═════ DATASET SECTION ═════

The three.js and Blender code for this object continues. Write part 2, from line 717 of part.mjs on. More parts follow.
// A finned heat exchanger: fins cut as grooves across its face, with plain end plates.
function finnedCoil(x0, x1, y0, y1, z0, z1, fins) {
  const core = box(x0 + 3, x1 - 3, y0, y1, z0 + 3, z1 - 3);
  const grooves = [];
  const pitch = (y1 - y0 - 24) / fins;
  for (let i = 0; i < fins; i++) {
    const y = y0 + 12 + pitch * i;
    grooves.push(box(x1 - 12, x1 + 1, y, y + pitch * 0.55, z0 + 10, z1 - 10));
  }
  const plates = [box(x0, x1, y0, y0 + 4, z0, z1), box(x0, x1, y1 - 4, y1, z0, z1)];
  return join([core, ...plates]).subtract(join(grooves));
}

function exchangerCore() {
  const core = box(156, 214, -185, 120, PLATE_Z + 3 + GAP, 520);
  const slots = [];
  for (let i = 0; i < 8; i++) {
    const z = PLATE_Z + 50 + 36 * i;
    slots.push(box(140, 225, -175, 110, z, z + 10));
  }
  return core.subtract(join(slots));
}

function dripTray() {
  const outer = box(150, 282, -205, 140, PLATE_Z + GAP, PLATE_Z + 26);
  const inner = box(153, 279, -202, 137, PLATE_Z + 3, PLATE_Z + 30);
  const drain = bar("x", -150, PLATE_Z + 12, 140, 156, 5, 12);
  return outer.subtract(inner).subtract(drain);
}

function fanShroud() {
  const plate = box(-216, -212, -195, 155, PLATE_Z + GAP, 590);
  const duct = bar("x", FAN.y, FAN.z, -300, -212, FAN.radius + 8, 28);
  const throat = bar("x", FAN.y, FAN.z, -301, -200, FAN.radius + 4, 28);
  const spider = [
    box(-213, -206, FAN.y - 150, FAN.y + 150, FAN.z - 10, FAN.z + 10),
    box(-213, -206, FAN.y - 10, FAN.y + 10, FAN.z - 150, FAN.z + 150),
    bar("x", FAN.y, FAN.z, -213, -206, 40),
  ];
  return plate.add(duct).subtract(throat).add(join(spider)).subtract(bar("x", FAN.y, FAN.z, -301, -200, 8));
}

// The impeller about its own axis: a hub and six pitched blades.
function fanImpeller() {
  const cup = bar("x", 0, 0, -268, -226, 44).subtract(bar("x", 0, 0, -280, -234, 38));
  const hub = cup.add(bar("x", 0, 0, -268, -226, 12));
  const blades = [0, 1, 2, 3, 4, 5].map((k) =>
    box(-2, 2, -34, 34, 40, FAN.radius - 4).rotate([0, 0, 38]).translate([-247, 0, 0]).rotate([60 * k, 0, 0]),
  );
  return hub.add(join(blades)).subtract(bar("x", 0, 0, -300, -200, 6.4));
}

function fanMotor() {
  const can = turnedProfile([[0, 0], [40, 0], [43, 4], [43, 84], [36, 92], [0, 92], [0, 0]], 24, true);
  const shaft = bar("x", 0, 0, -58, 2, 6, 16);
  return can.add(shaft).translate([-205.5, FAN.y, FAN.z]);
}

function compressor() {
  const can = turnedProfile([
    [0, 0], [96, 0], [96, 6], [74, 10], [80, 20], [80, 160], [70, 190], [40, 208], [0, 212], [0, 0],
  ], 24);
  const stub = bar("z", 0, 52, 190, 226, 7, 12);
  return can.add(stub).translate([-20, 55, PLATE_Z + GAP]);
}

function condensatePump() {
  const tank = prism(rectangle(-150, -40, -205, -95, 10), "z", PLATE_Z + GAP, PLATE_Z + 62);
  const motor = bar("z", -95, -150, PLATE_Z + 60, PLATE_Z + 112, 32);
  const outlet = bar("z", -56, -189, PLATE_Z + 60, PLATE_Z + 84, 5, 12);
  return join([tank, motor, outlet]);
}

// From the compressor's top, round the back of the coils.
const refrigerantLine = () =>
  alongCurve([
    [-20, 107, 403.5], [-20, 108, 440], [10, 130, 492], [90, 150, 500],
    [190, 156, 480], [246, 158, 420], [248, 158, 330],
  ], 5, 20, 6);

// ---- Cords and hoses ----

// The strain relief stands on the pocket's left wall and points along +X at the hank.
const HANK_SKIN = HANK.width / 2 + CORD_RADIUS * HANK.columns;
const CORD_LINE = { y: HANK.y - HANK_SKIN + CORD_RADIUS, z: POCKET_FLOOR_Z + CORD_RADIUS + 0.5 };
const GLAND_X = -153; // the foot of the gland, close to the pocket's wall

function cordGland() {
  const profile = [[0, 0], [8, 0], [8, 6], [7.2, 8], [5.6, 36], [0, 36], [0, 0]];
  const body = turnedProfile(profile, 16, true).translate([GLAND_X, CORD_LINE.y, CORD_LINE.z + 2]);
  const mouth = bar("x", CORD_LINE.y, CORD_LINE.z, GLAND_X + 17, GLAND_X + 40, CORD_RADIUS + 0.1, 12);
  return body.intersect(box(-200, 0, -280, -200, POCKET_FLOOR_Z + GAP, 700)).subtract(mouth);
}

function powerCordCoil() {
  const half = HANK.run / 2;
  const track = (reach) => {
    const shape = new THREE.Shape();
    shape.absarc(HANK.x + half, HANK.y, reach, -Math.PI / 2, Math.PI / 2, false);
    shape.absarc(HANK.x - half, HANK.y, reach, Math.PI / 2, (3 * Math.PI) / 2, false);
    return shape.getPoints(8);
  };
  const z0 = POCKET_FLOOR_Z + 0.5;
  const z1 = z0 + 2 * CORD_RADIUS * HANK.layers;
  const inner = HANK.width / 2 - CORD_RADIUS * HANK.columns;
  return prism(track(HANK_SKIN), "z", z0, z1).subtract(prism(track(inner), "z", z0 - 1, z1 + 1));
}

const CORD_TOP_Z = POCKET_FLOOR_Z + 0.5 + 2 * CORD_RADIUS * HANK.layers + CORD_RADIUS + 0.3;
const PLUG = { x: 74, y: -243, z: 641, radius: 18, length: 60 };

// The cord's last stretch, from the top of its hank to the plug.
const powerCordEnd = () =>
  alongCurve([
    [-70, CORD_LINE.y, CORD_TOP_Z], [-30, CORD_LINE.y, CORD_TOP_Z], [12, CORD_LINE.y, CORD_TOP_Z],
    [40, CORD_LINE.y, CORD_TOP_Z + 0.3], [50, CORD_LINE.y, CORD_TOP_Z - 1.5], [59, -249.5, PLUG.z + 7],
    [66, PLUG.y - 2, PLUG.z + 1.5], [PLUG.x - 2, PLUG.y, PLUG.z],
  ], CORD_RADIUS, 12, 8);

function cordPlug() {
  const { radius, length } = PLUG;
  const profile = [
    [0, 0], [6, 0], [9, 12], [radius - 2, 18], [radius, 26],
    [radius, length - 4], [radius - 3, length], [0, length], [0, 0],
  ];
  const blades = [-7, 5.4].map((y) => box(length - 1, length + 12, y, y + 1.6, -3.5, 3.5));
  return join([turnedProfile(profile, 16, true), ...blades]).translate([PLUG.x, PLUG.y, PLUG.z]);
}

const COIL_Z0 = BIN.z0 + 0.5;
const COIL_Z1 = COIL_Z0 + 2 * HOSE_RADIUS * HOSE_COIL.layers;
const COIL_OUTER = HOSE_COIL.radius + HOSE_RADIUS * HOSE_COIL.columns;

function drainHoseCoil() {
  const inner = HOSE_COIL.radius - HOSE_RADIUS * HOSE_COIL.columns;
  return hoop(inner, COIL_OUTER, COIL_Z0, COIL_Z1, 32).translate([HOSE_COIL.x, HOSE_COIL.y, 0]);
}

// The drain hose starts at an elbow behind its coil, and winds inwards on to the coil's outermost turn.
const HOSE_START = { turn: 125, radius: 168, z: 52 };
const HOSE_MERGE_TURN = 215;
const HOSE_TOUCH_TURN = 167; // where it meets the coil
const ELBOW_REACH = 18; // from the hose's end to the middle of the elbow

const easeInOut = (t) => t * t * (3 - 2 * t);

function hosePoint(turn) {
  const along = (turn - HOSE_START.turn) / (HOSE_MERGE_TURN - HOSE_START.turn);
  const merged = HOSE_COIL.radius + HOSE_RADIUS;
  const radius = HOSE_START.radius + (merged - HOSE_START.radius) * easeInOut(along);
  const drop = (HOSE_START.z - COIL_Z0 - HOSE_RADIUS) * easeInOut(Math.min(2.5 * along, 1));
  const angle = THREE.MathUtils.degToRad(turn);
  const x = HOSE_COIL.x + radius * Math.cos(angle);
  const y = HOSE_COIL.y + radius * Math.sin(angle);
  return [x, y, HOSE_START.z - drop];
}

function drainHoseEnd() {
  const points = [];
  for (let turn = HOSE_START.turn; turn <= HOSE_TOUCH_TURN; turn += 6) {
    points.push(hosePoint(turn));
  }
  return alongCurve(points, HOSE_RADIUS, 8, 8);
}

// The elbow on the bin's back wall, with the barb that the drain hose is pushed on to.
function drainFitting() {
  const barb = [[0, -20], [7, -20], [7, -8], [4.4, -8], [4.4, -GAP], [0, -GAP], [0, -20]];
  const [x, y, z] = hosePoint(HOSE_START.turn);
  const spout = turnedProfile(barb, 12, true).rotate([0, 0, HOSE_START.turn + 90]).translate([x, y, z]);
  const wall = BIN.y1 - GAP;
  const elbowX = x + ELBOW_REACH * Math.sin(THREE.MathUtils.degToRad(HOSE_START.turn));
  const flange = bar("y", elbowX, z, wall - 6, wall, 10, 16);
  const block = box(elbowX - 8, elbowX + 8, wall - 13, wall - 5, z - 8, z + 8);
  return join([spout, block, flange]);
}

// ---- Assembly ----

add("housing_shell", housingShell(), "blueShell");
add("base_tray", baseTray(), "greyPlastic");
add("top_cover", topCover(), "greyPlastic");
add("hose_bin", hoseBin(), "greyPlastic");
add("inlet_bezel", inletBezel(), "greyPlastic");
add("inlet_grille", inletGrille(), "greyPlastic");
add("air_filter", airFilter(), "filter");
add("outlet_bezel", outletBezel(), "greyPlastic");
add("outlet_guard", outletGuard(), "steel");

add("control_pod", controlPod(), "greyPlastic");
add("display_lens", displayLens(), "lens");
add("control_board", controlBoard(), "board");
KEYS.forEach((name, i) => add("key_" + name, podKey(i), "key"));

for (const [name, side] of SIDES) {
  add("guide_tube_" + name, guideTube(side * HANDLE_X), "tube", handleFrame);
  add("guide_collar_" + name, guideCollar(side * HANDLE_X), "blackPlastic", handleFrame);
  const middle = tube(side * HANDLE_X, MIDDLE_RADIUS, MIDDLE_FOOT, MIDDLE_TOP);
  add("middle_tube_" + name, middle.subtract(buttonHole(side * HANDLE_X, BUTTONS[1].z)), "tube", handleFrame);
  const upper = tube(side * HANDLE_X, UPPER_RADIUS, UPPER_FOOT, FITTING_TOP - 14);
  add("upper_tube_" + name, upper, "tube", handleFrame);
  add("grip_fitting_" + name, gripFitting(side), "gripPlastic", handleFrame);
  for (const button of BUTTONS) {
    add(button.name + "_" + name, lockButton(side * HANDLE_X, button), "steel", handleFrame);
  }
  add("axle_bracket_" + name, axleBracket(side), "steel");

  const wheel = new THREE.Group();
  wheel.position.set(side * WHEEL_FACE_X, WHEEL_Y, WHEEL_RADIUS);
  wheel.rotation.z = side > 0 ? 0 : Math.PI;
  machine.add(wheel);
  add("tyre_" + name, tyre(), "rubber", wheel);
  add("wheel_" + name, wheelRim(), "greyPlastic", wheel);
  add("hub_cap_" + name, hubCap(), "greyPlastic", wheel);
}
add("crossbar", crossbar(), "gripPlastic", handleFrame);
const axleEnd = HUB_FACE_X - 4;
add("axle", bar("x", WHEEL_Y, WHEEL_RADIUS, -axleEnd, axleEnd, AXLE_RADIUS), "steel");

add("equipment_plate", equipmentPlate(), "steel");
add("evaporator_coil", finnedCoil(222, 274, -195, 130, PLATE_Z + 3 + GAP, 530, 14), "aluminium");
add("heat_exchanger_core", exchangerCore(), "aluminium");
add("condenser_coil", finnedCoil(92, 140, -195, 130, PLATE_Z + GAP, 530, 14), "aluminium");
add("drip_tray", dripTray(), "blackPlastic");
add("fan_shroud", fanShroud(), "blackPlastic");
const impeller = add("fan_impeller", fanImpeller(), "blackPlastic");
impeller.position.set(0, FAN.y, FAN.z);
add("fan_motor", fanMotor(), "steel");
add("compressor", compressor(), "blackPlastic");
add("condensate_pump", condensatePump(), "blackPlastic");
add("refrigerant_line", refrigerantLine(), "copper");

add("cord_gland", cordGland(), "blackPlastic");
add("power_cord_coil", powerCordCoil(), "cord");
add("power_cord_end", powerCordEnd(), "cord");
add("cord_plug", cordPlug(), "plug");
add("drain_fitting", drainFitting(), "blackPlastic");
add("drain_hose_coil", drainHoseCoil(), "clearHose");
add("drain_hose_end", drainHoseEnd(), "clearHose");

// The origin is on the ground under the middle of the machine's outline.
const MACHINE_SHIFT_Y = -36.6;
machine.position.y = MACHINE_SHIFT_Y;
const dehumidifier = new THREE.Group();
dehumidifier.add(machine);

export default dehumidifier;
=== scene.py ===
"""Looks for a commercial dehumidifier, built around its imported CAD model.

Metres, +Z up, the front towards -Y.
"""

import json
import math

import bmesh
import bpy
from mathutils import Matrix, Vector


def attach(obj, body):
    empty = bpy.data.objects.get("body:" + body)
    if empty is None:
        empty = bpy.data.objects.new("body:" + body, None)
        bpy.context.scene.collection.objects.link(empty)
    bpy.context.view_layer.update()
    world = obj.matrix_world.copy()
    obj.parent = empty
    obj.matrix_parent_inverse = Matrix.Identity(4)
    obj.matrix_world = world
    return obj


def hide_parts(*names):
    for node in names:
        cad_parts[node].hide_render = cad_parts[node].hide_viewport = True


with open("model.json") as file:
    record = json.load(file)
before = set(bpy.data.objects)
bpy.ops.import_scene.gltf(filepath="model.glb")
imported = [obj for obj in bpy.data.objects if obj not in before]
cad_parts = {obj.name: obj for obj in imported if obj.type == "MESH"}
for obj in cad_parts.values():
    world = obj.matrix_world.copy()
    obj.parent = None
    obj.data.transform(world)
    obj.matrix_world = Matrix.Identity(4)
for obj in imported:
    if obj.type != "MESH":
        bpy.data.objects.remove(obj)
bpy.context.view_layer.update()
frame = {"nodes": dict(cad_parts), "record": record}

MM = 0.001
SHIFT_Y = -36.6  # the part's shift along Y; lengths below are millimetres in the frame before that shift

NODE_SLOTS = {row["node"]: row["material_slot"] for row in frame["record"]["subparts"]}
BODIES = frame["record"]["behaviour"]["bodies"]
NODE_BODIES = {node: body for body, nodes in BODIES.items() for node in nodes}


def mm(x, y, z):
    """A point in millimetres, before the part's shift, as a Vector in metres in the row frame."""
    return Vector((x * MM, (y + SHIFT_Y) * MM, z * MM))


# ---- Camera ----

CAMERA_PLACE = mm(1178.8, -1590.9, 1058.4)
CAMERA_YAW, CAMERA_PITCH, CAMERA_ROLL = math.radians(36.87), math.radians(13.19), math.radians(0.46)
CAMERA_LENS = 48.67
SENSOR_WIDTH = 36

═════

> **TASK PROMPT**: Print exactly the lines from the one containing "the machine's outline." to the one containing "if empty is", both included, and nothing else.

> **ANSWER TO THE PROBLEM**:
// The origin is on the ground under the middle of the machine's outline.
const MACHINE_SHIFT_Y = -36.6;
machine.position.y = MACHINE_SHIFT_Y;
const dehumidifier = new THREE.Group();
dehumidifier.add(machine);

export default dehumidifier;
=== scene.py ===
"""Looks for a commercial dehumidifier, built around its imported CAD model.

Metres, +Z up, the front towards -Y.
"""

import json
import math

import bmesh
import bpy
from mathutils import Matrix, Vector


def attach(obj, body):
    empty = bpy.data.objects.get("body:" + body)
    if empty is None:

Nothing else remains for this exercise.